Work required => Find the line that contains "depsgraph = bpy.context.evaluated_depsgraph_get()" in the entries below. Output it and each later line exactly, and nothing else.

Entries supplied =>

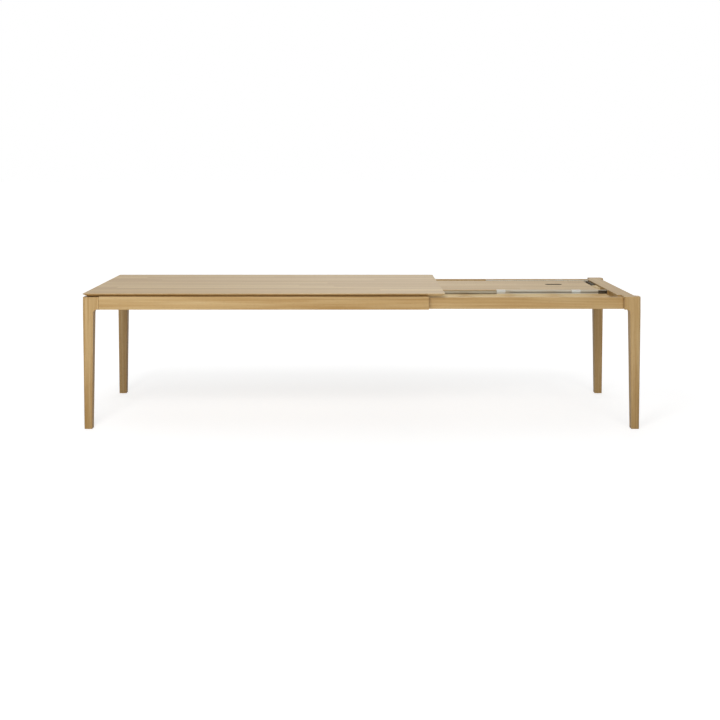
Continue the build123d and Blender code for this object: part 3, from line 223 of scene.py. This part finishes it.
# Cold drawn steel with a wipe of oil: a warmer grey, streaked along the bar.  The film of oil
# takes a little of its shine too.
drawn_steel = plain("drawn_steel", "#B9AF99", 0.4, grit=2.5, depth=0.02, mottling=0.12,
                    metallic=0.8, stretch=DRAWN_STRETCH)
# Rolled steel, zinc plated: cool and slightly clouded.
zinc_plated_steel = plain("zinc_plated_steel", "#B9BBBC", 0.38, grit=4.5, depth=0.02,
                          mottling=0.08, metallic=1.0)
# Injection-moulded nylon, unpigmented: off-white and a little waxy.
moulded_nylon = plain("moulded_nylon", "#E9E6DD", 0.42, grit=2.5, depth=0.02, mottling=0.03,
                      **{"Subsurface Weight": 0.1})
# Moulded polypropylene with a fine spark-eroded texture: dull, dark and faintly brown. It also
# colours the rear arm of the rail end shoes, a dark piece set in the gap at the leaf's end where
# there is only shade: painted shade.
polypropylene_and_painted_gap_shade = plain("polypropylene_and_painted_gap_shade", "#453A2B", 0.6, grit=2.5, depth=0.05,
                              mottling=0.1, **{"Specular IOR Level": 0.2})
# Die-cast zinc with a dark bronze lacquer: nearly black, with a dull glint at the rim where the
# metal shows through.
bronze_lacquer = plain("bronze_lacquer", "#32270F", 0.45, grit=2.5, depth=0.02, mottling=0.15,
                       metallic=0.5)
# Turned brass, left plain: yellow and bright.
turned_brass = plain("turned_brass", "#C9A45C", 0.3, grit=2.5, depth=0.02, mottling=0.05,
                     metallic=1.0)
# Pressed wool felt: no shine, a coarse nap.
pressed_felt = plain("pressed_felt", "#7D6C55", 0.95, grit=1.1, depth=0.3, mottling=0.25)

# ------------------------------------------------------------------ which piece is made of what
BY_SLOT = {
    "oak": oak_long, "beech": beech_long, "aluminium": anodised_aluminium,
    "drawn_steel": drawn_steel, "zinc_steel": zinc_plated_steel, "white_nylon": moulded_nylon,
    "black_plastic": polypropylene_and_painted_gap_shade, "bronze": bronze_lacquer, "brass": turned_brass,
    "felt": pressed_felt,
}
OAK_CROSS = ["end_apron_left", "end_apron_right", "end_cleat", "fixed_cross_rail"]
BEECH_CROSS = ["corner_blocks_left", "corner_blocks_right", "leaf_stops"]


def material_of(name, slot):
    """The slot's material, with the grain turned the way the piece was cut."""
    if slot == "oak":
        if name == "tabletop":
            return oak_top
        if name.startswith("leaf_"):
            return oak_leaf
        if name.startswith("leg_"):
            return oak_leg
        if name.startswith("bay_rail_") or name in OAK_CROSS:
            return oak_cross
    if name in BEECH_CROSS:
        return beech_cross
    return BY_SLOT[slot]


for entry in frame["record"]["subparts"]:
    slots = nodes[entry["node"]].data.materials
    slots.clear()
    slots.append(material_of(entry["node"], entry["material_slot"]))


# ------------------------------------------------------------------ floor, backdrop and light
WHITE = rgb("#FFFFFF")
FLOOR_SIZE = 60.0               # metres from the middle to each side
FLOOR_BOUNCE = ("#E7E7E7", 0.02)    # colour and glow of the floor as it lights the table
FLOOR_SEEN = "#B5B5B5"          # colour of the floor as it is seen, without its glow
GLOW_IN_PAINTED_SHADOW, GLOW_AWAY = 0.71, 0.82  # glow seen under the table, dimmed there as a painted shadow, and away from it
PAINTED_SHADOW_REACH = (0.5, 1.9)       # metres from the middle, across the table, over which the painted shadow fades out
TABLE_STRETCH = 0.45            # the table is about twice as long as wide


def stage_floor():
    """A wide white floor, seen overexposed away from the table, with a soft shadow under it:
    partly cast by the lamps on its matt part, partly painted shadow, a glow that dims under the
    table.
    """
    corners = [(-1, -1), (1, -1), (1, 1), (-1, 1)]
    mesh = bpy.data.meshes.new("floor")
    mesh.from_pydata([(x * FLOOR_SIZE, y * FLOOR_SIZE, 0.0) for x, y in corners], [],
                     [(0, 1, 2, 3)])
    floor = bpy.data.objects.new("floor", mesh)
    bpy.context.scene.collection.objects.link(floor)
    material = bpy.data.materials.new("white_floor")
    tree = bare_tree(material)
    at = add(tree, "TexCoord")["Object"]
    at = add(tree, "Mapping", {"Vector": at, "Scale": (TABLE_STRETCH, 1.0, 1.0)})[0]
    away = add(tree, "VectorMath", {0: at}, operation="LENGTH")["Value"]
    near, far = PAINTED_SHADOW_REACH
    # Painted shadow: the glow seen by the camera dims towards the middle, under the table.
    glow_with_painted_shadow = add(tree, "MapRange", {0: away, 1: near, 2: far, 3: GLOW_IN_PAINTED_SHADOW, 4: GLOW_AWAY},
                interpolation_type="SMOOTHSTEP")[0]
    pair = []
    for colour, glow in (FLOOR_BOUNCE, (FLOOR_SEEN, glow_with_painted_shadow)):
        matt = add(tree, "BsdfDiffuse", {"Color": rgb(colour)})[0]
        light = add(tree, "Emission", {"Color": WHITE, "Strength": glow})[0]
        pair.append(add(tree, "AddShader", {0: matt, 1: light})[0])
    bounce, seen = pair
    camera_ray = add(tree, "LightPath")["Is Camera Ray"]
    surface = add(tree, "MixShader", {0: camera_ray, 1: bounce, 2: seen})[0]
    add(tree, "OutputMaterial", {"Surface": surface})
    mesh.materials.append(material)


def sky_light(name, heading, elevation, spread, strength):
    """A very broad soft light from one side; angles in degrees, heading from -Y towards -X."""
    data = bpy.data.lights.new(name, "SUN")
    data.energy = strength
    data.angle = math.radians(spread)
    lamp = bpy.data.objects.new(name, data)
    lamp.rotation_euler = (math.radians(90.0 - elevation), 0.0, math.radians(-heading))
    bpy.context.scene.collection.objects.link(lamp)


def area_light(name, place, aim, size, power):
    """A rectangular soft light at place, pointed at aim."""
    data = bpy.data.lights.new(name, "AREA")
    data.shape = "RECTANGLE"
    data.size, data.size_y = size
    data.energy = power
    lamp = bpy.data.objects.new(name, data)
    lamp.location = place
    lamp.visible_camera = False
    direction = [a - p for a, p in zip(aim, place)]
    lamp.rotation_euler = Vector(direction).to_track_quat("-Z", "Y").to_euler()
    bpy.context.scene.collection.objects.link(lamp)


def world_light(strength, seen, mirrored, spot, spot_width, spot_mirrored):
    """Even surroundings: strength is what lights the table, seen what the camera sees.

    What the table mirrors is brighter around one heading, as a window behind it would make it:
    spot is that heading's sine, and spot_width how far it fades.
    """
    world = bpy.data.worlds.new("studio")
    bpy.context.scene.world = world
    tree = bare_tree(world)
    path = add(tree, "LightPath")
    sideways = add(tree, "SeparateXYZ", {0: add(tree, "TexCoord")["Generated"]})[0]
    off_spot = add(tree, "Math", {0: sideways, 1: spot}, operation="SUBTRACT")[0]
    off_spot = add(tree, "Math", {0: off_spot}, operation="ABSOLUTE")[0]
    gain = add(tree, "MapRange", {0: off_spot, 1: 0.0, 2: spot_width, 3: spot_mirrored,
                                  4: mirrored}, interpolation_type="SMOOTHSTEP")[0]
    fill = add(tree, "Background", {"Color": WHITE, "Strength": strength})[0]
    mirror = add(tree, "Background", {"Color": rgb("#FFFFF7"), "Strength": gain})[0]
    backdrop = add(tree, "Background", {"Color": WHITE, "Strength": seen})[0]
    unseen = add(tree, "MixShader", {0: path["Is Glossy Ray"], 1: fill, 2: mirror})[0]
    surface = add(tree, "MixShader", {0: path["Is Camera Ray"], 1: unseen, 2: backdrop})[0]
    add(tree, "OutputWorld", {"Surface": surface})


stage_floor()
world_light(strength=0.17, seen=1.0, mirrored=0.70, spot=0.05, spot_width=0.24,
            spot_mirrored=1.16)
sky_light("key", heading=-4.0, elevation=40.0, spread=26.0, strength=0.72)
sky_light("overhead", heading=0.0, elevation=84.0, spread=40.0, strength=0.22)
sky_light("rear", heading=174.0, elevation=50.0, spread=50.0, strength=0.50)
area_light("softbox_front", place=(-1.5, -4.8, 3.8), aim=(-1.0, -0.3, 0.4), size=(1.6, 1.2),
           power=106.0)
area_light("reflector_front", place=(-0.6, -1.9, 0.03), aim=(-0.6, -1.89, 1.0),
           size=(5.2, 1.6), power=20.0)

# ------------------------------------------------------------------ camera
CAMERA_PLACE = (-0.047, -6.707, 1.504)
CAMERA_TURN = (math.radians(90.0), 0.0, 0.0)    # level, so that uprights stay upright
SENSOR = 36.0                   # mm
LENS = 56.28                    # mm
SHIFT = (0.0094, -0.2821)       # looks down to the table without tilting
FAR = 200.0                     # metres

camera_data = bpy.data.cameras.new("camera")
camera_data.sensor_width = SENSOR
camera_data.lens = LENS
camera_data.shift_x, camera_data.shift_y = SHIFT
camera_data.clip_end = FAR
camera = bpy.data.objects.new("camera", camera_data)
camera.location = CAMERA_PLACE
camera.rotation_euler = CAMERA_TURN
bpy.context.scene.collection.objects.link(camera)
bpy.context.scene.camera = camera
bpy.context.scene.view_settings.view_transform = "Standard"
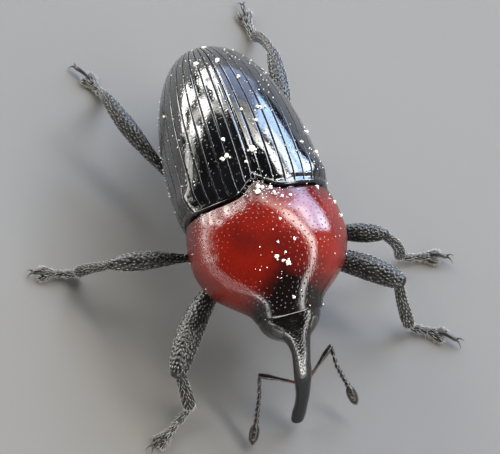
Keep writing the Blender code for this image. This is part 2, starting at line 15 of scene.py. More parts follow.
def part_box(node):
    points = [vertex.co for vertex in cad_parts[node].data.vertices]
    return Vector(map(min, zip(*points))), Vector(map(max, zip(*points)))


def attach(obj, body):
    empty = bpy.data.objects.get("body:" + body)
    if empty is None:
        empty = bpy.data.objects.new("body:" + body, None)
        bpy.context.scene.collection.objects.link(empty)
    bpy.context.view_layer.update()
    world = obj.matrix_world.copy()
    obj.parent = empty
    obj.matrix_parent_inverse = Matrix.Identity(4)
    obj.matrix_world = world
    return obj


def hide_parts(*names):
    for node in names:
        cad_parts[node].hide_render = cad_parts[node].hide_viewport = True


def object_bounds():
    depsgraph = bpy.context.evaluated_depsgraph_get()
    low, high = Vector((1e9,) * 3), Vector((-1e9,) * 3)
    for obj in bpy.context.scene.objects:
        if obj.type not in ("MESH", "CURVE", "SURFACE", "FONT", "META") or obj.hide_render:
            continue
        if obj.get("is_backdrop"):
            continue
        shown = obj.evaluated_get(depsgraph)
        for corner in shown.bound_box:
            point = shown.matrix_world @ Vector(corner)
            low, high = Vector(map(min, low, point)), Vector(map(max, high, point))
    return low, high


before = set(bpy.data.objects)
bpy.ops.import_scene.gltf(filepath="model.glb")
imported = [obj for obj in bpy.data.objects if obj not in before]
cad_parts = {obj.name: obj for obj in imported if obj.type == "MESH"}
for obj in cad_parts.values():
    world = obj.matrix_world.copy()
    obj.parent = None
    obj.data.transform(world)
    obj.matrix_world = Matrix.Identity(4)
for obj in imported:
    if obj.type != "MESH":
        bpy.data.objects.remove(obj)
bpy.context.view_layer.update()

Correct result =>
    depsgraph = bpy.context.evaluated_depsgraph_get()
    low, high = Vector((1e9,) * 3), Vector((-1e9,) * 3)
    for obj in bpy.context.scene.objects:
        if obj.type not in ("MESH", "CURVE", "SURFACE", "FONT", "META") or obj.hide_render:
            continue
        if obj.get("is_backdrop"):
            continue
        shown = obj.evaluated_get(depsgraph)
        for corner in shown.bound_box:
            point = shown.matrix_world @ Vector(corner)
            low, high = Vector(map(min, low, point)), Vector(map(max, high, point))
    return low, high


before = set(bpy.data.objects)
bpy.ops.import_scene.gltf(filepath="model.glb")
imported = [obj for obj in bpy.data.objects if obj not in before]
cad_parts = {obj.name: obj for obj in imported if obj.type == "MESH"}
for obj in cad_parts.values():
    world = obj.matrix_world.copy()
    obj.parent = None
    obj.data.transform(world)
    obj.matrix_world = Matrix.Identity(4)
for obj in imported:
    if obj.type != "MESH":
        bpy.data.objects.remove(obj)
bpy.context.view_layer.update()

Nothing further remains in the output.